Sem dúvida, não estamos preparados para o sucesso, o poder nos torna semideuses, fatalmente nos perdemos.
Presidentes e reis mandam pessoas cumprirem suas ordens; temos sorte de poder pedir que alguém nos traga “pizza” no serviço de entrega. Graças a Deus, não temos esse tipo de influência.
"Mantém longe de mim a falsidade e a mentira; Não me dês nem pobreza nem riqueza; dá-me apenas o alimento necessário. Se não, tendo demais, eu te negaria e te deixaria, e diria: Quem é o Senhor? Se eu ficasse pobre, poderia vir a roubar, desonrando assim o nome do meu Deus" (Provérbios 30.8,9).
O terraço de Davi é um lugar onde nunca estivemos. Ou estivemos?
Não estivemos naquele “terraço”, mas em um voo, por exemplo.

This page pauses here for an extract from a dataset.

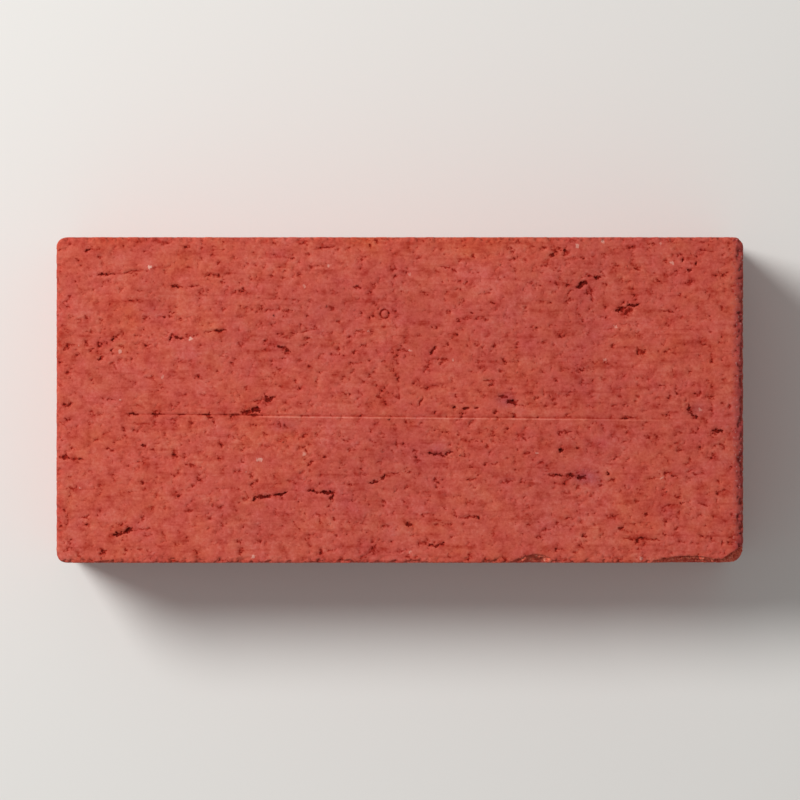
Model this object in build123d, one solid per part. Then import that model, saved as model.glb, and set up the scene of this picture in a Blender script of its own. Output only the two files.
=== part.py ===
from build123d import *

import os

# A solid clay paving brick, extruded through a die and cut off by wires, lying flat as it is laid.
# Millimetres. The origin is at the middle of the bed face. +X runs along the length, the way that
# the cutting wires travelled, +Y across the width and +Z up through the wearing face.

# The clay column and the slice that the wires cut from it
length = 215.0
width = 102.0
thickness = 50.0
die_corner_radius = 3.2
arris_radius = 0.6

# Where the wires leave the slice they drag both cut edges of that end down
exit_roll_run = 3.0
exit_roll_drop = 1.6

# The corner that is broken off the exit end, measured back from the square corner
spall_along_length = 7.6
spall_along_width = 4.6
spall_down_side = 21.0
spall_surface_radius = 70.0

# Two shallow chips in the wearing face's front arris: place of the middle, measured back
# from the exit end, then length along the arris, bite into the face and drop down the side
long_chip_place = 17.0
long_chip_length = 20.0
long_chip_bite = 1.3
long_chip_drop = 5.0
short_chip_place = 65.0
short_chip_length = 10.5
short_chip_bite = 1.9
short_chip_drop = 3.0

# The deepest tears that the wire left in the wearing face: how wide and deep they are, then the
# middle of each, measured from the middle of the face, its length and its turn in degrees
tear_width = 1.9
tear_depth = 0.8
deep_tears = (
    ((-66.7, 35.4), 11.2, -2),
    ((-12.5, 34.6), 4.4, 0),
    ((57.1, 36.0), 5.6, 33),
    ((63.4, 39.1), 4.4, 24),
    ((71.4, 27.9), 7.2, 27),
    ((-56.0, 21.6), 6.4, 9),
    ((-70.5, 19.7), 5.8, 6),
    ((-35.4, 16.8), 4.4, 0),
    ((75.8, 15.5), 4.8, 6),
    ((-41.2, 0.7), 6.4, 22),
    ((33.9, -0.6), 5.0, -17),
    ((20.6, -2.3), 8.0, 0),
    ((-46.2, -3.6), 6.6, 6),
    ((13.4, -16.8), 4.4, 0),
    ((51.8, -23.8), 13.2, -5),
    ((-5.9, -24.4), 5.4, 27),
    ((-25.1, -28.9), 9.8, -2),
    ((-40.5, -30.1), 12.8, 3),
    ((-86.3, -41.7), 5.6, 22),
)


def column_slice():
    """The die's rounded outline, as high as the space between two wires."""
    outline = RectangleRounded(length, width, die_corner_radius)
    return extrude(outline, thickness)


def exit_roll(level, inward):
    """The clay missing over a cut edge at the exit end: inward is +1 at the bed, -1 on top."""
    end = length / 2
    edge_block = Pos(end, level) * Rectangle(2 * exit_roll_run, 2 * exit_roll_drop)
    rolled_clay = Pos(end - exit_roll_run, level + inward * exit_roll_drop) * Ellipse(
        exit_roll_run, exit_roll_drop
    )
    section = Plane.XZ * (edge_block - rolled_clay)
    return extrude(section, width, both=True)


def scoop(arris_point, steepness, surface_radius):
    """A ball that breaks clay away at a point of an arris.

    Each component of steepness is one over the distance at which the fracture meets that axis,
    measured from the arris point, and its sign points out of the clay.
    """
    outward = steepness.normalized()
    depth = 1 / steepness.length
    centre = arris_point + outward * (surface_radius - depth)
    return Pos(centre) * Sphere(surface_radius)


def corner_spall():
    """The broken corner of the wearing face, at the front of the exit end."""
    corner = Vector(length / 2, -width / 2, thickness)
    steepness = Vector(1 / spall_along_length, -1 / spall_along_width, 1 / spall_down_side)
    return scoop(corner, steepness, spall_surface_radius)


def front_chip(place, chip_length, bite, drop):
    """A shallow chip in the front arris of the wearing face."""
    middle = Vector(length / 2 - place, -width / 2, thickness)
    steepness = Vector(0, -1 / bite, 1 / drop)
    depth = 1 / steepness.length
    radius = ((chip_length / 2) ** 2 + depth**2) / (2 * depth)
    return scoop(middle, steepness, radius)


def wire_tear(middle, tear_length, turn):
    """The ring that cuts one tear: the hollow is an arc along the wire's way and an arc across it."""
    keel_radius = ((tear_length / 2) ** 2 + tear_depth**2) / (2 * tear_depth)
    section_radius = ((tear_width / 2) ** 2 + tear_depth**2) / (2 * tear_depth)
    ring = Rotation(90, 0, 0) * Torus(keel_radius - section_radius, section_radius)
    x, y = middle
    return Pos(x, y, thickness - tear_depth + keel_radius) * Rotation(0, 0, turn) * ring


def cut_edges(solid):
    """The edges of both wire-cut faces."""
    wearing_face = solid.faces().sort_by(Axis.Z)[-1]
    bed_face = solid.faces().sort_by(Axis.Z)[0]
    return wearing_face.edges() + bed_face.edges()


def paving_brick():
    """One fired piece: the slice, its arrises, its dragged exit edges, its damage and its tears."""
    brick = column_slice()
    brick = fillet(cut_edges(brick), arris_radius)
    brick -= exit_roll(thickness, inward=-1)
    brick -= exit_roll(0, inward=1)
    brick -= corner_spall()
    brick -= front_chip(long_chip_place, long_chip_length, long_chip_bite, long_chip_drop)
    brick -= front_chip(short_chip_place, short_chip_length, short_chip_bite, short_chip_drop)
    brick -= [wire_tear(middle, tear_length, turn) for middle, tear_length, turn in deep_tears]
    return brick


os.makedirs("parts", exist_ok=True)
export_step(paving_brick(), "parts/paving_brick.step")
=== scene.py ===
import bmesh
import bpy
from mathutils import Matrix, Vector


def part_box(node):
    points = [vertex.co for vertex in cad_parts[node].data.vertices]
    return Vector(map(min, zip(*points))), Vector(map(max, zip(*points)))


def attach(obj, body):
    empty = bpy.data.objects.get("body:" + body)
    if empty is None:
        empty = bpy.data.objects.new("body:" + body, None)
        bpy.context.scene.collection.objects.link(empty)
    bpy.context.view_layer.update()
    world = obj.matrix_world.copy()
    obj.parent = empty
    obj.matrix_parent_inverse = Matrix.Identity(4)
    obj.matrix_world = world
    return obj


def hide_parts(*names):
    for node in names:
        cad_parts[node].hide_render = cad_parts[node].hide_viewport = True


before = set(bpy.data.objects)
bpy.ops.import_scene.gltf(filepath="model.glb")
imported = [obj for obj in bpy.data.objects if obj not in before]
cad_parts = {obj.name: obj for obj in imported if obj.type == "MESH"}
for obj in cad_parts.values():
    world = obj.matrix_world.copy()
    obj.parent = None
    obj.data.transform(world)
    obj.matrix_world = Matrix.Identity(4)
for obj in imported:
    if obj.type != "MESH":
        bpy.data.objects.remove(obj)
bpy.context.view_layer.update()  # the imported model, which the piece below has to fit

lowCorner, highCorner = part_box("paving_brick")
length, width, thickness = highCorner - lowCorner
mm = 0.001  # patterns are laid out in millimetres, and Blender works in metres
halfLength, halfWidth, halfThickness = (size / mm / 2 for size in (length, width, thickness))  # in mm


def hexColour(code):  # sRGB hex, as a paint program shows it, to Blender's linear values
    parts = [int(code[i:i + 2], 16) / 255 for i in (1, 3, 5)]
    return [p / 12.92 if p <= 0.04045 else ((p + 0.055) / 1.055) ** 2.4 for p in parts] + [1]


def addNode(tree, kind, settings=None, inputs=None):  # the settings can be just the name of an operation
    node = tree.nodes.new(kind)
    if isinstance(settings, str):
        settings = {"operation": settings}
    for name, value in (settings or {}).items():
        setattr(node, name, value)
    for key, value in (inputs or {}).items():
        if isinstance(value, bpy.types.Node):
            value = value.outputs[0]
        if isinstance(value, bpy.types.NodeSocket):
            tree.links.new(value, node.inputs[key])
        else:
            node.inputs[key].default_value = value
    return node


smooth = {"interpolation_type": "SMOOTHSTEP"}  # settings that come back often
flatNoise = {"noise_dimensions": "2D"}

# Camera: straight down on the wearing face, from far enough that no side shows
cameraSet = {"distance": 1.6, "frameWidth": 0.25, "sensorWidth": 36, "clipEnd": 20}
bpy.ops.object.camera_add(location=(0, 0, thickness + cameraSet["distance"]), rotation=(0, 0, 0))
camera = bpy.context.object
camera.name = "cameraAbove"
camera.data.sensor_width = cameraSet["sensorWidth"]
camera.data.lens = cameraSet["sensorWidth"] * cameraSet["distance"] / cameraSet["frameWidth"]
camera.data.clip_end = cameraSet["clipEnd"]
bpy.context.scene.camera = camera
print("camera placed")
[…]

E não vimos uma mulher no banho, mas uma comissária de bordo cometendo deslizes o tempo todo. Confusa, não conseguia fazer nada certo, então sem perceber começamos a julgar... A resmungar não em voz alta, mas nos pensamentos: "O que há com o serviço nesses dias, não há mais pessoas competentes"? Tornamos-nos um pouco convencidos, nos colocamos acima da comissária de bordo. Afinal, na hierarquia social do avião, ela está abaixo de nós, sua função é servir-nos e a nossa sermos "bem" servidos.
E quando nos inflamos diante dos elogios recebidos e começamos a julgar-nos superiores "já que os céus sabem que somos essenciais para a obra de Deus".
Sim exatamente esse mesmo laço em que caiu Davi, nos apanha às vezes. Qual de nós nunca se sentiu um pouco superior a alguém? Ao manobrista do estacionamento; ao balconista da quitanda; ao vendedor de amendoim na peleja; ao funcionário de casaco desbotado e sapatos gastos; ao flanelinha que precisa a todo custo, ganhar uns trocados?
Perdemos nossa visão e nossa audição. Muitas vezes precisamos um choque de realidade, assim como ocorreu com o nobre rei Davi. Esquecemos que de "Deus não se zomba".

"O orgulho vem antes da destruição; o espírito altivo, antes da queda" (Provérbios 16.18).
"Nada, em toda a criação, está oculto aos olhos de Deus. Tudo está descoberto e exposto diante dos olhos daquele a quem havemos de prestar contas" (Hebreus 4.13).